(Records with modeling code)
┄┄┄┄┄┄┄┄┄┄

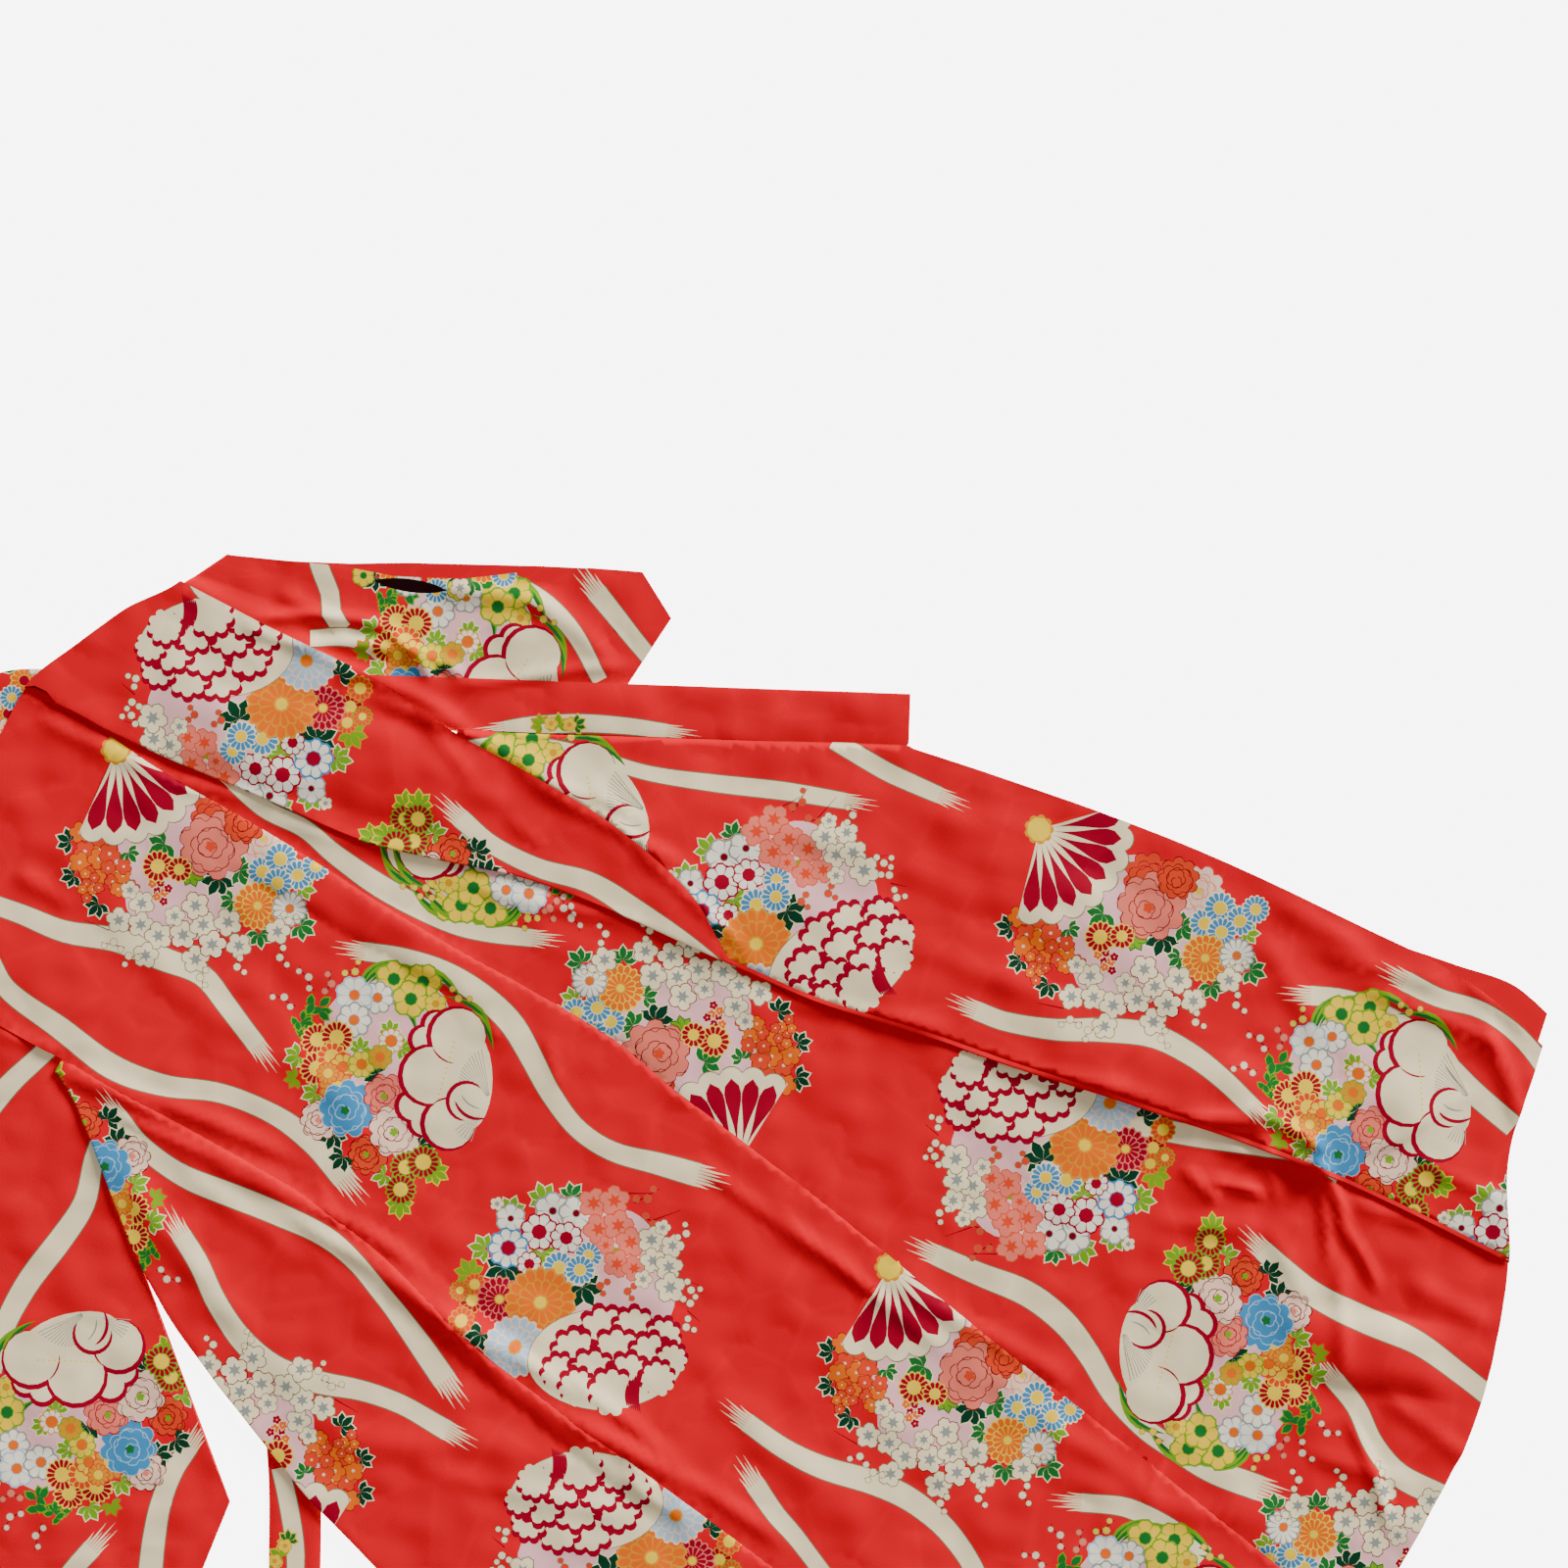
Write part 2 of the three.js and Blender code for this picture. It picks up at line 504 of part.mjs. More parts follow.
// A sleeve is one length of cloth folded at the shoulder: its front layer, the fold, its back layer
function sleeve(name, rows) {
  const columns = SLEEVE_COLUMNS;
  const fine = [];
  for (let i = 0; i < rows.length - 1; i += 1) {
    for (const t of [0, 0.5]) {
      const row = {};
      for (const key of Object.keys(rows[0])) row[key] = lerp(rows[i][key], rows[i + 1][key], t);
      fine.push(row);
    }
  }
  fine.push(rows[rows.length - 1]);
  const across = (row, recess) => Array.from({ length: columns }, (_, j) => {
    const t = j / (columns - 1);
    const out = 1 - recess / Math.hypot(row.outW - row.inW, row.outS - row.inS);
    const u = t * out;
    return { w: lerp(row.inW, row.outW, u), s: lerp(row.inS, row.outS, u), t };
  });
  const rest = FLOOR_LAYER + PITCH;
  const front = fine.map((row) => across(row, 0).map(({ w, s }) => place(w, s, FLOOR_LAYER)));
  const back = fine.map((row) => across(row, row.recess).map(({ w, s, t }) => (
    place(w, s, lerp(row.joins, rest, smooth(t / SLEEVE_FALL)))
  )));
  const shoulder = [0.25, 0.5, 0.75].map((turn) => front[0].map((low, j) => {
    const high = back[0][j];
    const outward = front[0][j].clone().sub(front[1][j]).setZ(0).normalize();
    const radius = (high.z - low.z) / 2;
    const point = low.clone().lerp(high, (1 - Math.cos(Math.PI * turn)) / 2);
    return point.addScaledVector(outward, Math.min(radius, SHOULDER_BULGE) * Math.sin(Math.PI * turn));
  }));
  wall(name, [...front.reverse(), ...shoulder, ...back]);
}

backLeft();
backRight();
frontLeft();
frontRight();
upperFronts();
okumi();
collar();
sleeve('sleeve_left', SLEEVE_LEFT);
sleeve('sleeve_right', SLEEVE_RIGHT);

export default kimono;
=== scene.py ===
# %% [markdown]
# # A kimono laid flat
# The garment lies on its front with its back upwards. Every piece of cloth is a surface worked out
# from two measures along the cloth. Its print is cut into the surface as small faces, so that it
# bends and folds with the cloth.
#
# Plan measures are millimetres: s runs down the centre back seam from the neck, and w runs across,
# towards the wearer's right. The part's own frame has x = HOME_W + w and y = HOME_S - s.

import bpy
import numpy as np
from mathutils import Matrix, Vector
from mathutils.geometry import delaunay_2d_cdt


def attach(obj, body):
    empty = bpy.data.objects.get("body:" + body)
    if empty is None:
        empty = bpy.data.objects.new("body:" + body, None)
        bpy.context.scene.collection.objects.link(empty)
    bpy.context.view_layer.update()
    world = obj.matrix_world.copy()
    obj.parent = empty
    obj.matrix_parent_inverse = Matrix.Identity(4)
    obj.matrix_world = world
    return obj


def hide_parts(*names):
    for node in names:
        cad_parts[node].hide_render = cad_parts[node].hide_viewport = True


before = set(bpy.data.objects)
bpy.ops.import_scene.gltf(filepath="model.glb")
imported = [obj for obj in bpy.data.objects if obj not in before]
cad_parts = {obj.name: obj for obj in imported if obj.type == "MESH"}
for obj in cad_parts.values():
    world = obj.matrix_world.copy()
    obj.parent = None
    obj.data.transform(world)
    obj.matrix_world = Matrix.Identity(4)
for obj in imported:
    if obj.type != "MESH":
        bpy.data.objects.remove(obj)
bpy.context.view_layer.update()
print("nodes:", sorted(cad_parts))

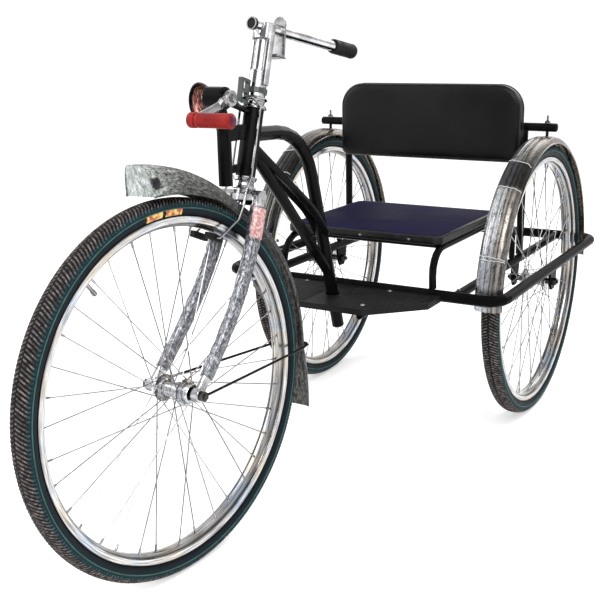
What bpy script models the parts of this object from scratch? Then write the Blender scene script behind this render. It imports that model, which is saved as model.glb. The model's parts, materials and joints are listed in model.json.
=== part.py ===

┄┄┄┄┄┄┄┄┄┄

GIVEN PROBLEM | Begin at the line that has "backLeft();", stop after the line that has "for node in", and repeat exactly those lines, nothing more.

THE REPLY |
backLeft();
backRight();
frontLeft();
frontRight();
upperFronts();
okumi();
collar();
sleeve('sleeve_left', SLEEVE_LEFT);
sleeve('sleeve_right', SLEEVE_RIGHT);

export default kimono;
=== scene.py ===
# %% [markdown]
# # A kimono laid flat
# The garment lies on its front with its back upwards. Every piece of cloth is a surface worked out
# from two measures along the cloth. Its print is cut into the surface as small faces, so that it
# bends and folds with the cloth.
#
# Plan measures are millimetres: s runs down the centre back seam from the neck, and w runs across,
# towards the wearer's right. The part's own frame has x = HOME_W + w and y = HOME_S - s.

import bpy
import numpy as np
from mathutils import Matrix, Vector
from mathutils.geometry import delaunay_2d_cdt


def attach(obj, body):
    empty = bpy.data.objects.get("body:" + body)
    if empty is None:
        empty = bpy.data.objects.new("body:" + body, None)
        bpy.context.scene.collection.objects.link(empty)
    bpy.context.view_layer.update()
    world = obj.matrix_world.copy()
    obj.parent = empty
    obj.matrix_parent_inverse = Matrix.Identity(4)
    obj.matrix_world = world
    return obj


def hide_parts(*names):
    for node in names:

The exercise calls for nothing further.